** Start Recorded information **

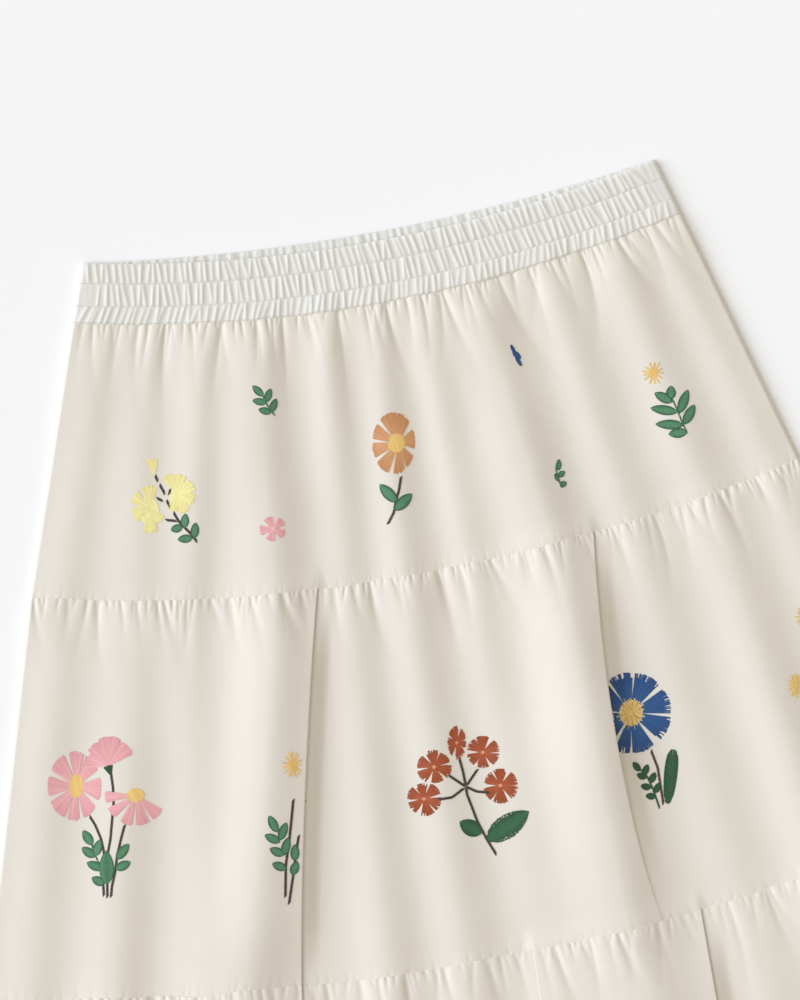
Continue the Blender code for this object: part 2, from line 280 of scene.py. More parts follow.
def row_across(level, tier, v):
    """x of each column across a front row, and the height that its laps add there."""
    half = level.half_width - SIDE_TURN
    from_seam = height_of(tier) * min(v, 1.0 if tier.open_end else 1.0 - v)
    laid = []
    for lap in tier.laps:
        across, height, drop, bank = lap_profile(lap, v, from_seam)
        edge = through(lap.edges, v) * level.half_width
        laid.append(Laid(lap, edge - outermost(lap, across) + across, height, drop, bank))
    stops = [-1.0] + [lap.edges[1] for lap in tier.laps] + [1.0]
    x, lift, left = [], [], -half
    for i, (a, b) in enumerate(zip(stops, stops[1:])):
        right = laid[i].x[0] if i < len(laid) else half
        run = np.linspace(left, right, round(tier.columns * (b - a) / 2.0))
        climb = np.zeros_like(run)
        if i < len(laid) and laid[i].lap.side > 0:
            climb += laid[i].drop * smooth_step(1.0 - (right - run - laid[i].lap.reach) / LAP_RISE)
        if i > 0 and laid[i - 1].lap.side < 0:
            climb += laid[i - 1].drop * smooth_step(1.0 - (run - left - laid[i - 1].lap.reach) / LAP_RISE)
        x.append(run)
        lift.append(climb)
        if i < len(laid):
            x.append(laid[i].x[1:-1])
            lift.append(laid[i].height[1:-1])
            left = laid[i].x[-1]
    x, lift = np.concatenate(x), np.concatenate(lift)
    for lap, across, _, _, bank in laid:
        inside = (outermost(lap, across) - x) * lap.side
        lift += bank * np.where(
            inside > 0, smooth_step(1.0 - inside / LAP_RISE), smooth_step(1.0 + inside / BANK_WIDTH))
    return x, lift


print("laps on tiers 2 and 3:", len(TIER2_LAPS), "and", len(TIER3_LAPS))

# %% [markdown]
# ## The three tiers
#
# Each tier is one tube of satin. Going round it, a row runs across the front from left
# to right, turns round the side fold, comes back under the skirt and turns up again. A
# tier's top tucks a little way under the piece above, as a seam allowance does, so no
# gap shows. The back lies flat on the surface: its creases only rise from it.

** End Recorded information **

Objective:
Set out the complete listing exactly as shown.

Exercise output:
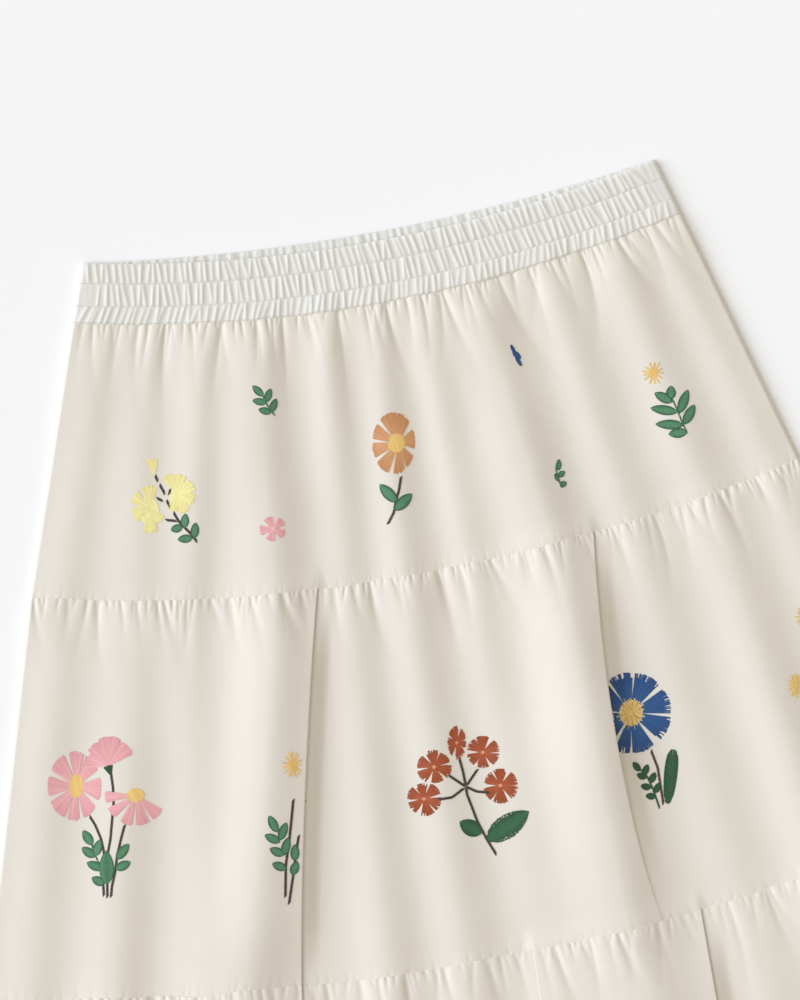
Continue the Blender code for this object: part 2, from line 280 of scene.py. More parts follow.
def row_across(level, tier, v):
    """x of each column across a front row, and the height that its laps add there."""
    half = level.half_width - SIDE_TURN
    from_seam = height_of(tier) * min(v, 1.0 if tier.open_end else 1.0 - v)
    laid = []
    for lap in tier.laps:
        across, height, drop, bank = lap_profile(lap, v, from_seam)
        edge = through(lap.edges, v) * level.half_width
        laid.append(Laid(lap, edge - outermost(lap, across) + across, height, drop, bank))
    stops = [-1.0] + [lap.edges[1] for lap in tier.laps] + [1.0]
    x, lift, left = [], [], -half
    for i, (a, b) in enumerate(zip(stops, stops[1:])):
        right = laid[i].x[0] if i < len(laid) else half
        run = np.linspace(left, right, round(tier.columns * (b - a) / 2.0))
        climb = np.zeros_like(run)
        if i < len(laid) and laid[i].lap.side > 0:
            climb += laid[i].drop * smooth_step(1.0 - (right - run - laid[i].lap.reach) / LAP_RISE)
        if i > 0 and laid[i - 1].lap.side < 0:
            climb += laid[i - 1].drop * smooth_step(1.0 - (run - left - laid[i - 1].lap.reach) / LAP_RISE)
        x.append(run)
        lift.append(climb)
        if i < len(laid):
            x.append(laid[i].x[1:-1])
            lift.append(laid[i].height[1:-1])
            left = laid[i].x[-1]
    x, lift = np.concatenate(x), np.concatenate(lift)
    for lap, across, _, _, bank in laid:
        inside = (outermost(lap, across) - x) * lap.side
        lift += bank * np.where(
            inside > 0, smooth_step(1.0 - inside / LAP_RISE), smooth_step(1.0 + inside / BANK_WIDTH))
    return x, lift


print("laps on tiers 2 and 3:", len(TIER2_LAPS), "and", len(TIER3_LAPS))

# %% [markdown]
# ## The three tiers
#
# Each tier is one tube of satin. Going round it, a row runs across the front from left
# to right, turns round the side fold, comes back under the skirt and turns up again. A
# tier's top tucks a little way under the piece above, as a seam allowance does, so no
# gap shows. The back lies flat on the surface: its creases only rise from it.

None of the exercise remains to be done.